Daily Archives: January 15, 2009

Misled

You know your mind is really trying to distract you when it comes up with the idea of transcribing Leonard Cohen’s “Dance Me to the End of Love” for the cello. Leonard’s slightly menacing version, of course; none of these cheerful boppy covers.

    My mind: No, really! It would be *awesome*!

    Me: Not today, it wouldn’t.

    My mind: But but but — it would be cool! It would sound great on the cello!

    Me: Transcribing it would take forever. I have no reason to do it, and it would sound odd as a solo piece. And I’d need at least a bass to back me up. Possibly also a piano. Not that I have anywhere to play it.

    My mind: You know people who play both!

    Me: SHUT UP. I’m working.

ETA @ 4:00: The interview’s as done as it’s going to get today; I’ll proof the first draft tomorrow during the boy’s nap before sending it off. I am going to metaphorically plug my fingers in my ears to ignore the weird Leonard Cohen thing, and cast on the blanket instead. I should keep working on Bodhifox’s hat but the needles and yarn are both smaller/finer and my hands feel clunky today because of the cold. The slippers have a pattern repeat and so would take too much attention. Also, well, shiny new project. So sue me.

Hangs Head And Is Listless

I bought a plastic? resin? metal? circular needle this morning for my next knitting project. The shop did actually have wooden ones in the size and length I needed, but the tips were uber-dull and I knew they’d be more hassle than they were worth. Anyway, so I now have a 29″ size 10 circular needle, which means the missing one with wooden tips that I’ve been searching for since last week should show up any minute now.

I also bought a bronzey-brown (the colour’s called ‘Toast’) and a blue (‘Admiral’, of all things) yarn for the lap blanket that will be my mindless garter-stitch project. I only picked up half of what I’ll need, though, because it’s acrylic (I cry a little, here) and I may end up hating it. I’ve used some of my craft-stash acrylic for practise and it has been awful. But it was acrylic or nothing since the cats have taken to chewing on wool-content yarn, cotton just felt wrong, and soy was ye-gods expensive for the amount I’d need. This is just a silly lap throw that will be on my office chair, not art. Also, as much as I love shopping at the yarn stores, they sell expensive yarn and I don’t have a lot of money right now, so acrylic it is. (Sob. Even though it is very soft acrylic.)

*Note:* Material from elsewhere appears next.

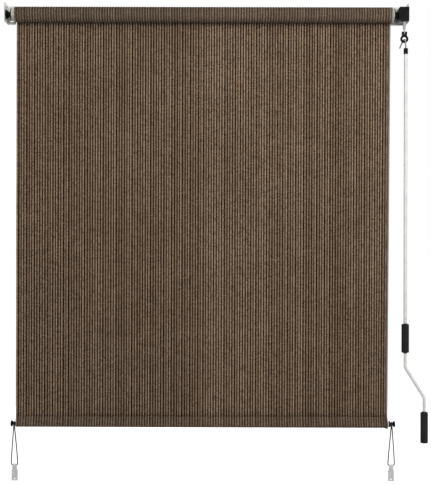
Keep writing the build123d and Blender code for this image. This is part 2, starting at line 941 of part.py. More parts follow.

I’m halfway done those interview questions. I started knitting my slippers yesterday, and may well cast on the lap blanket this afternoon when I can no longer stand the interview. I expected the boy to be home with me today but he ended up going off to the caregiver’s after all, so I do have the time to work. Yesterday was not a great day, which is why the interview didn’t get done and was rescheduled to today, pushing Orchestrated off to next week. That’s okay; I felt no desire to work on it anyway. The beginning of the week was fantastic, but I suspect that driving to get the proofs and the freelance project done (and the unexpected mess of the ms. for review that led to many more hours invested in handling it than I expected) burned me out a bit, leaving me listless yesterday. My back hurts, which does not held the sitting-at-the-computer-working thing much.

We had our first orchestra rehearsal of the year last night, where we met our new guest conductor. She is, in fact, a cellist, and I’m really kind of excited about that because it means she’ll actually work with our section instead of pretty much ignoring us, even though I suspect it also means she’ll be extra-picky about our sound. That’s both intimidating and motivating. She asked the celli to play measures 241 and 242 in the first movement of Beethoven’s fourth symphony, then told the rest of the strings to “play it just like that.” It was really, really nice to hear on the first day back after the holiday break, especially because we were sight-reading it. It almost offset the oh-my-gods-you-can’t-be-serious treble clef cello line in the Carillon of the Bizet suite. (Last time we played this was my first year with the orchestra; I seem to remember the principal playing a solo there. This time, I’m going to do my damndest to play it, and I can lean on my teacher for help.)

Back to the interview.

Self-Enabling

Most of you know I’m interested in odd kinds of instruments. When I say odd, I don’t mean out of the ordinary; I mean things you can’t get easily and are stupidly expensive, and even if you could get one you’d have a hell of a time trying to find a local teacher for it. Like a harpsichord. Like a viol (AKA viola de gamba).

Like this seven-course Renaissance lute.

Repeat after me: Autumn has no time. Autumn has no money. Autumn should stop subscribing to Craigslist RSS feeds.